Life in the Iron Mills
by [?]

“I think a mocking devil possesses you to-night,” rejoined the Doctor, seriously.

He went to Wolfe and put his hand kindly on his arm. Something of a vague idea possessed the Doctor’s brain that much good was to be done here by a friendly word or two: a latent genius to be warmed into life by a waited-for sunbeam. Here it was: he had brought it. So he went on complacently:–

“Do you know, boy, you have it in you to be a great sculptor, a great man?–do you understand?” (talking down to the capacity of his hearer: it is a way people have with children, and men like Wolfe)–” to live a better, stronger life than I, or Mr. Kirby here? A man may make himself anything he chooses. God has given you stronger powers than many men,–me, for instance.”

May stopped, heated, glowing with his own magnanimity. And it was magnanimous. The puddler had drunk in every word, looking through the Doctor’s flurry, and generous heat, and self-approval, into his will, with those slow, absorbing eyes of his.

“Make yourself what you will. It is your right.”

“I know,” quietly.”Will you help me?”

Mitchell laughed again. The Doctor turned now, in a passion,–

“You know, Mitchell, I have not the means. You know, if I had, it is in my heart to take this boy and educate him for”–

“The glory of God, and the glory of John May.”

May did not speak for a moment; then, controlled, he said,–

“Why should one be raised, when myriads are left?–I have not the money, boy,” to Wolfe, shortly.

“Money?” He said it over slowly, as one repeats the guessed answer to a riddle, doubtfully.”That is it? Money?”

“Yes, money,–that is it,” said Mitchell, rising, and drawing his furred coat about him.”You’ve found the cure for all the world’s diseases. –Come, May, find your good-humor, and come home. This damp wind chills my very bones. Come and preach your Saint-Simonian doctrines to-morrow to Kirby’s hands. Let them have a clear idea of the rights of the soul, and I’ll venture next week they’ll strike for higher wages. That will be the end of it.”

“Will you send the coach-driver to this side of the mills?” asked Kirby, turning to Wolfe.

He spoke kindly: it was his habit to do so.
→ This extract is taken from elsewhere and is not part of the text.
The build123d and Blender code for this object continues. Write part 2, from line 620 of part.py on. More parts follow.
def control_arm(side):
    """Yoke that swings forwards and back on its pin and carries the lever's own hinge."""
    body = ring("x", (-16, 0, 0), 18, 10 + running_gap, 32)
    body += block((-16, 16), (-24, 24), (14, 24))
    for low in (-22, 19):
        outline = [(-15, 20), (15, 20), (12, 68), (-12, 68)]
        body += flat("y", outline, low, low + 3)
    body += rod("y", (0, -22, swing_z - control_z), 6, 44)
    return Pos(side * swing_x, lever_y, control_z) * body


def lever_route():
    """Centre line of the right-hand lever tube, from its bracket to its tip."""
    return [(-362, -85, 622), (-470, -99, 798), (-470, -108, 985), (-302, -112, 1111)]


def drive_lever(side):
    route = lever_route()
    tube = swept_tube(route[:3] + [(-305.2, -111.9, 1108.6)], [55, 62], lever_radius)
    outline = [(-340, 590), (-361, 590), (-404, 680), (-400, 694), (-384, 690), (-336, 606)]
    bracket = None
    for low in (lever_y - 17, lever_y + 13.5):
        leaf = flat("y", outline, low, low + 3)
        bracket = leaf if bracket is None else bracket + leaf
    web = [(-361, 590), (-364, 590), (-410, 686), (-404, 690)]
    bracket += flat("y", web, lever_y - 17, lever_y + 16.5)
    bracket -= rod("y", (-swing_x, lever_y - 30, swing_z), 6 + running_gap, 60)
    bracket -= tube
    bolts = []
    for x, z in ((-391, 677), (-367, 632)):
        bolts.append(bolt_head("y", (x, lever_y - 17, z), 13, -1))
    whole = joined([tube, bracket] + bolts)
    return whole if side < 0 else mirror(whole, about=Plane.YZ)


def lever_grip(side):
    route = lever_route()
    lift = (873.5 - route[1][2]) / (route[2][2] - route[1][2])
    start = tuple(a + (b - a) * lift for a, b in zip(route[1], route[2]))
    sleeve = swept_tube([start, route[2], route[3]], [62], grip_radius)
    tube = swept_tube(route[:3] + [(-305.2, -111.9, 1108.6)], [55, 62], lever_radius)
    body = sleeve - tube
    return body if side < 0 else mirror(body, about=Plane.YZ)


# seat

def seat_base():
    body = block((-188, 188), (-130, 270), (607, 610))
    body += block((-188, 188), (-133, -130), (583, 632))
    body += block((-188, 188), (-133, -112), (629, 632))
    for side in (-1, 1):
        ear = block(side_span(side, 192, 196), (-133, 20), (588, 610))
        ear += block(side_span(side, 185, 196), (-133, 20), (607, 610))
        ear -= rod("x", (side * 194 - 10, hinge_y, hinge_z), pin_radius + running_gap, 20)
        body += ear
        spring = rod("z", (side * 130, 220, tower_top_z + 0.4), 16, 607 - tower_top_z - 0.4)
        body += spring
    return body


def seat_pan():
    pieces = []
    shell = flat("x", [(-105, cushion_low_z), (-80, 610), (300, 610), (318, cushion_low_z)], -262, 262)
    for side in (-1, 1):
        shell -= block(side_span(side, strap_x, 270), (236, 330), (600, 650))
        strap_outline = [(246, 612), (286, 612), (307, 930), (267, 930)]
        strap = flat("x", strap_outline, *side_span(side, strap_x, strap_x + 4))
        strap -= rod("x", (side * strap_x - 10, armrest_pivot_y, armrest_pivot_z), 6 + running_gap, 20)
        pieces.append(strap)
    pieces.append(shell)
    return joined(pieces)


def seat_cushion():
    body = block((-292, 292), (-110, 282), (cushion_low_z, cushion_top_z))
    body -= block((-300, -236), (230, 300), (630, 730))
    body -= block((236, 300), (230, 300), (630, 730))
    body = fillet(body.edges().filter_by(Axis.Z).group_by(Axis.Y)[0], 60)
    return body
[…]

Deborah, seeing the puddler go, crept after him. The three men waited ou
tside. Doctor May walked up and down, chafed. Suddenly he stopped.
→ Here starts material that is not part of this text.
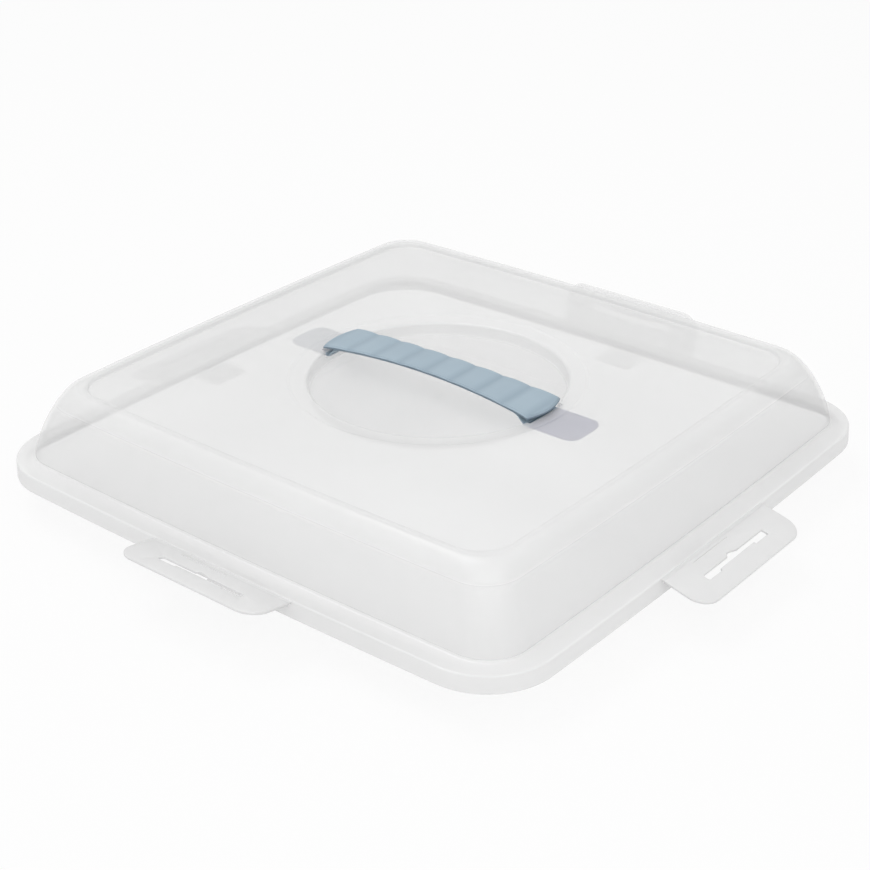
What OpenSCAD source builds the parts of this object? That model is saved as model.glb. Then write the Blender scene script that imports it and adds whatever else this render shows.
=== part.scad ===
// Square cake carrier: a milky clear lid with four folding clips and a
// flexible strap handle, over a shallow tray that holds the cake.
// The origin is the centre of the tray's underside, +Z is up, and the
// handle runs along X. "Inset" is a distance in from the rim's outer edge.

/* [Rim] */
// Width of the lid's rim along X, without the bow of its sides
rim_w = 340; // [320:1:360]
// Depth of the lid's rim along Y, without the bow of its sides
rim_d = 333; // [313:1:353]
// Radius of the rim's corners
rim_r = 37; // [32:1:42]
// How far each side bows out at its middle
side_bow = 1.6; // [0.8:0.1:2.4]
// Height of the skirt, from its lower edge to the top of the flange
skirt_h = 9.4; // [9:0.1:10]
// Width of the flat flange around the dome
flange_w = 11.6; // [10.5:0.1:12.5]
// Wall thickness of the lid
lid_t = 1.4; // [1.2:0.1:1.6]
// Height of the skirt's lower edge above the table
skirt_lift = 20; // [19.5:0.1:21]

/* [Dome] */
// Height of the crest above the flange
dome_h = 38.6; // [37:0.2:41]
// How far the crest stands in from the dome's foot
crest_in = 20; // [19:0.5:22]
// Drop from the crest to the flat top panel
panel_drop = 3; // [2.8:0.1:3.6]
// Corner radius at the dome's foot
foot_r = 22; // [18:1:28]
// Corner radius at the edge of the top panel
panel_r = 18; // [14:1:22]

/* [Handle well] */
// Radius of the round well under the handle
well_r = 68; // [66:0.5:70]
// Outer radius of the sloping shoulder around the well
shoulder_r = 79; // [76:0.5:84]
// Depth of the well's centre below the top panel
well_depth = 12; // [11.5:0.5:14]

/* [Handle] */
// Half the length of the grip
grip_half = 71.4; // [71:0.1:72]
// How far the ends of the grip bow out
end_bow = 3; // [2:0.2:3.4]
// Half the length of the whole strap, with the tongues at its ends
strap_half = 96; // [90:1:100]
// Thickness of the grip in the troughs between its finger rests
grip_t = 2; // [1.6:0.1:2.4]
// Height of the finger rests above the troughs
rest_h = 0.7; // [0.3:0.1:1]
// Number of finger rests
rest_count = 8; // [6:1:10]
// Width of the grip at its middle
grip_w = 22; // [20:0.5:25]
// Width of the grip at its ends
grip_end_w = 28.5; // [27:0.5:30]
// Width of the tongues
tongue_w = 26; // [22:0.5:26.5]
// Thickness of the tongues
tongue_t = 1.3; // [1.1:0.1:1.5]
// How far the grip's middle rises above its ends
grip_rise = 4.2; // [3.4:0.1:4.6]

/* [Clips] */
// Width of a clip along its hinge
clip_w = 90.8; // [86:0.2:96]
// Length of a clip, from its hinge to its free edge
clip_l = 24.4; // [23.6:0.2:26]
// Thickness of a clip
clip_t = 1.4; // [1.2:0.1:1.5]
// Radius of a clip's outer corners
clip_r = 10.8; // [8:0.2:12]
// Length of the slot that snaps over the tray's lug
slot_l = 53.6; // [50:0.2:56]
// Width of the slot at its ends
slot_w = 3.6; // [3.4:0.1:4]
// Angles of the right, front, back and left clips above level, as they stand
clip_angles = [-14.4, 11.2, 82.7, -14.4];
// Places of the same four clips along their sides, from the side's middle
clip_places = [-2.2, 5.5, -8, 2.2];

/* [Tray] */
// Thickness of the tray
tray_t = 1.8; // [1.5:0.1:2.2]
// Inset of the tray's outer edge
tray_edge = 4.6; // [4.4:0.1:5]
// Inset of the edge of the tray's floor
tray_floor_in = 31; // [29:0.5:34]
// Corner radius of the tray's floor
tray_floor_r = 45; // [42:1:50]

/* [Hidden] */
$fn = 64;

// Faces along each corner of a ring, points between the corners, points in all
corner_steps = 8;
side_points = 5;
ring_points = 4 * (corner_steps + 1 + side_points);

// Heights
flange_z = skirt_lift + skirt_h;
crest_z = flange_z + dome_h;
panel_z = crest_z - panel_drop;
seat_gap = 0.3;
tray_top = flange_z - lid_t - seat_gap;

// Half-widths along X of the rim, the dome's foot and its crest
rim_u = rim_w / 2;
foot_u = rim_u - flange_w;
crest_u = foot_u - crest_in;

// Hinges: the root of a clip is a bead around the hinge's axis, just outside
// the rim, so that a closed clip hangs straight down in front of the skirt
bead_r = clip_t / 2;
hinge_gap = 0.35;
hinge_out = bead_r + hinge_gap;
hinge_z = flange_z - bead_r;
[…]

“Go back, Mitchell! You say the pocket and the heart of the world speak without meaning to these people. What has its head to say? Taste, culture, refinement? Go!”
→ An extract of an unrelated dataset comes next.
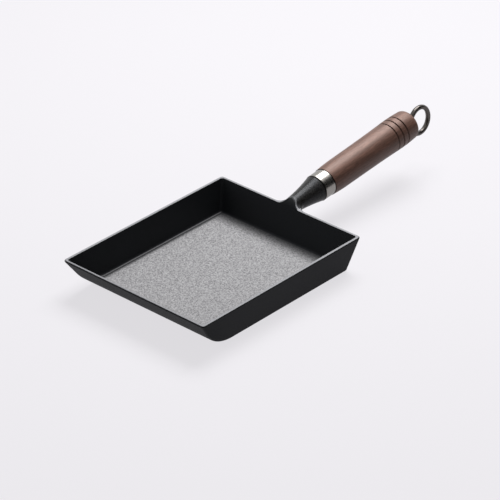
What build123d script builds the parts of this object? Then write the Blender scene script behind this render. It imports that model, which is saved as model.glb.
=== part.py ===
"""Tamagoyaki pan: a rectangular cast-iron omelette pan with a wooden grip.

The pan and its neck are one iron casting. A drawn steel ferrule and a turned, bored grip
stand in line on the end of the neck, and one steel rod runs through both. The front end of
the rod is screwed into the neck, and its back end is bent round into the hanging loop,
which bears on the grip and clamps the stack.

Millimetres. The origin lies on the flat underside, below the middle of the rim.
+X runs along the handle, +Y across the pan and +Z up.
"""

import os
from math import asin, atan2, cos, degrees, radians, sin, sqrt, tan

from build123d import *

# Pan, measured over its outside. A flare is how far a wall leans out from the base to the rim
rim_length = 191.0
rim_width = 154.8
pan_height = 31.0
front_flare = 22.0
back_flare = 9.6
side_flare = 6.4
front_bend_radius = 37.5
outer_edge_radius = 3.0
rim_wall = 2.9
foot_wall = 3.4
floor_thickness = 4.0
inner_edge_radius = 2.5
rim_outer_round = 1.0
rim_inner_round = 0.4

# Neck, cast on the back wall, and the line that the whole handle follows
handle_tilt = 6.6
axis_below_rim = 1.2
neck_length = 32.4
neck_root_depth = 8.0
neck_waist_radius = 6.9
neck_end_radius = 11.6
neck_end_slope = 13.0
neck_end_chamfer = 0.6
neck_blend_radius = 9.0
tab_lean_radius = 13.0
tab_lean_angle = 61.0

# Rod with the hanging loop
rod_diameter = 4.5
thread_clearance = 0.05
thread_engagement = 20.0
thread_hole_spare = 2.0
drill_tip_angle = 118.0
rod_end_chamfer = 0.5
loop_radius = 12.0
loop_drop = 4.1
loop_bend_radius = 4.0
loop_roll = 4.5
loop_end_gap = 1.0
loop_end_round = 0.3
loop_seat_gap = 0.3

# Ferrule
ferrule_length = 12.3
ferrule_radius = 12.0
ferrule_wall = 1.0
ferrule_edge_chamfer = 0.6
bore_clearance = 0.25

# Grip
grip_length = 110.0
grip_shoulder_radius = 12.45
grip_front_radius = 13.2
grip_middle_radius = 13.35
grip_swell_radius = 14.0
grip_end_radius = 13.2
grip_end_round = 3.0
grip_end_crown = 0.3
tenon_fit = 0.05
tenon_end_gap = 0.2
groove_count = 3
first_groove = 82.0
groove_pitch = 6.35
groove_width = 1.5
groove_depth = 1.0

# Where the grip's front, middle and swell radii lie, as shares of its length
front_share = 0.15
middle_share = 0.42
swell_share = 0.77

# How far the cutting shapes run past what they cut
overrun = 5.0

# Line of the handle, and the plane for what is turned about it: local x runs along the handle,
# and local y is the radius
handle_direction = Vector(cos(radians(handle_tilt)), 0, sin(radians(handle_tilt)))
handle_start = Vector(rim_length / 2, 0, pan_height - axis_below_rim)
handle_axis = Axis(handle_start, handle_direction)
turning_plane = Plane(origin=handle_start, x_dir=handle_direction, z_dir=(0, -1, 0))

# Stations along the handle, measured from the outside of the rim
ferrule_start = neck_length
grip_start = ferrule_start + ferrule_length
grip_end = grip_start + grip_length
rod_start = neck_length - thread_engagement

rod_radius = rod_diameter / 2
thread_hole_radius = rod_radius + thread_clearance
bore_radius = rod_radius + bore_clearance


def wall_at(height):
    """Level thickness of the wall, which thins from the floor up to the rim."""
    rise = (height - floor_thickness) / (pan_height - floor_thickness)
    return foot_wall + (rim_wall - foot_wall) * rise


def at_height(edge, height):
    """Whether an edge lies level at a height."""
    box = edge.bounding_box()
    return max(abs(box.min.Z - height), abs(box.max.Z - height)) < rim_inner_round / 4


def pan_form(bottom, top, bottom_inset, top_inset, bend_radius, edge_radius):
    """Solid between two heights that follows the pan's outside, drawn in by a level inset. Its
    front is bent up out of its bottom, and its upright and bottom edges are rounded."""
    ends = []
    for height, inset in ((bottom, bottom_inset), (top, top_inset)):
        flare_left = 1 - height / pan_height
        front = -rim_length / 2 + front_flare * flare_left + inset
        back = rim_length / 2 - back_flare * flare_left - inset
        side = rim_width / 2 - side_flare * flare_left - inset
        ends.append((height, front, back, side))
    (low, low_front, low_back, low_side), (high, high_front, high_back, high_side) = ends
    with BuildPart() as form:
        with BuildSketch(Plane.XZ) as side_view:
            Polygon((low_front, low), (low_back, low), (high_back, high), (high_front, high), align=None)
            fillet(side_view.vertices().sort_by_distance((low_front, low))[0], bend_radius)
        extrude(amount=rim_width, both=True)
        with BuildSketch(Plane.YZ):
            Polygon((-low_side, low), (low_side, low), (high_side, high), (-high_side, high), align=None)
        extrude(amount=rim_length, both=True, mode=Mode.INTERSECT)
        fillet(form.edges().filter_by(lambda edge: not at_height(edge, top)), edge_radius)
    return form.part


# Outside of the pan, and the cooking space inside it
above_rim = pan_height + overrun
outside = pan_form(0, pan_height, 0, 0, front_bend_radius, outer_edge_radius)
cooking_space = pan_form(
    floor_thickness,
    above_rim,
    wall_at(floor_thickness),
    wall_at(above_rim),
    front_bend_radius - foot_wall,
    inner_edge_radius,
)

# Pan body: one grey-iron casting, with four flared walls, a flat floor and the neck
with BuildPart() as pan_body:
    # The rim's outer edge is rounded off
    add(outside)
    fillet(pan_body.edges().filter_by(lambda edge: at_height(edge, pan_height)), rim_outer_round)

    # The neck swells from its waist inside the wall to the seat of the ferrule
    with BuildSketch(turning_plane):
        with BuildLine():
            neck_root = (-neck_root_depth, neck_waist_radius)
            neck_brim = (neck_length - neck_end_chamfer, neck_end_radius)
            neck_seat = (neck_length, neck_end_radius - neck_end_chamfer)
            neck_flare = (cos(radians(neck_end_slope)), sin(radians(neck_end_slope)))
            Spline(neck_root, neck_brim, tangents=((1, 0), neck_flare))
            Polyline(neck_brim, neck_seat, (neck_length, 0), (-neck_root_depth, 0), neck_root)
        make_face()
    revolve(axis=handle_axis)

    # One wide round leads from the wall and from the top of the rim into the neck
    neck_foot = pan_body.edges(Select.LAST).filter_by(GeomType.BSPLINE)
    neck_foot = neck_foot.filter_by_position(Axis.Y, -neck_end_radius, neck_end_radius)
    fillet(neck_foot.filter_by_position(Axis.X, 0, rim_length / 2), neck_blend_radius)

    # What stands over the rim is cut back to a tab, which leans out into the top of the neck
    inner_back = rim_length / 2 - rim_wall
    inner_slope = back_flare / pan_height + (foot_wall - rim_wall) / (pan_height - floor_thickness)
    lean_start = atan2(inner_slope, 1)
    lean_finish = radians(tab_lean_angle)
    tab_foot = (inner_back, pan_height)
    tab_bend = (
        inner_back + tab_lean_radius * (cos(lean_start) - cos(lean_finish)),
        pan_height + tab_lean_radius * (sin(lean_finish) - sin(lean_start)),
    )
    cut_top = pan_height + neck_end_radius
    tab_top = (tab_bend[0] + (cut_top - tab_bend[1]) * tan(lean_finish), cut_top)
    with BuildSketch(Plane.XZ):
        with BuildLine():
            TangentArc(tab_foot, tab_bend, tangent=(sin(lean_start), cos(lean_start)))
            Polyline(tab_bend, tab_top, (0, cut_top), (0, pan_height), tab_foot)
        make_face()
    extrude(amount=rim_width / 2, both=True, mode=Mode.SUBTRACT)

    # Cooking space
    add(cooking_space, mode=Mode.SUBTRACT)

    # The rim's inner edge is broken, all the way round and over the tab
    rim_edges = pan_body.edges().filter_by(lambda edge: at_height(edge, pan_height))
    long_edges = rim_edges.filter_by_position(Axis.X, -rim_wall, rim_wall).sort_by(Axis.Y)
    fillet(long_edges[1:-1], rim_inner_round)

    # Blind tapped hole for the rod, left as plain as its thread
    hole_depth = thread_engagement + thread_hole_spare
    tip_depth = hole_depth + thread_hole_radius / tan(radians(drill_tip_angle / 2))
    with BuildSketch(turning_plane):
        with BuildLine():
            hole_mouth = (neck_length + overrun, 0)
            hole_side = (neck_length - hole_depth, thread_hole_radius)
            hole_tip = (neck_length - tip_depth, 0)
            Polyline(hole_mouth, (hole_mouth[0], thread_hole_radius), hole_side, hole_tip, hole_mouth)
        make_face()
    revolve(axis=handle_axis, mode=Mode.SUBTRACT)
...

Mitchell was leaning against a brick wall. He turned his head indolently, and looked into the mills. There hung about the place a thick, unclean odor. The slightest motion of his hand marked that he perceived it, and his insufferable disgust. That was all. May said nothing, only quickened his angry tramp.

“Besides,” added Mitchell, giving a corollary to his answer, “it would be of no use. I am not one of them.”

“You do not mean “–said May, facing him.

“Yes, I mean just that. Reform is born of need, not pity. No vital movement of the people’s has worked down, for good or evil; fermented, instead, carried up the heaving, cloggy mass. Think back through history, and you will know it. What will this lowest deep–thieves, Magdalens, negroes–do with the light filtered through ponderous Church creeds, Baconian theories, Goethe schemes? Some day, out of their bitter need will be thrown up their own light-bringer,–their Jean Paul, their Cromwell, their Messiah.”

“Bah!” was the Doctor’s inward criticism. However, in practice, he adopted the theory; for, when, night and morning, afterwards, he prayed that power might be given these degraded souls to rise, he glowed at heart, recognizing an accomplished duty.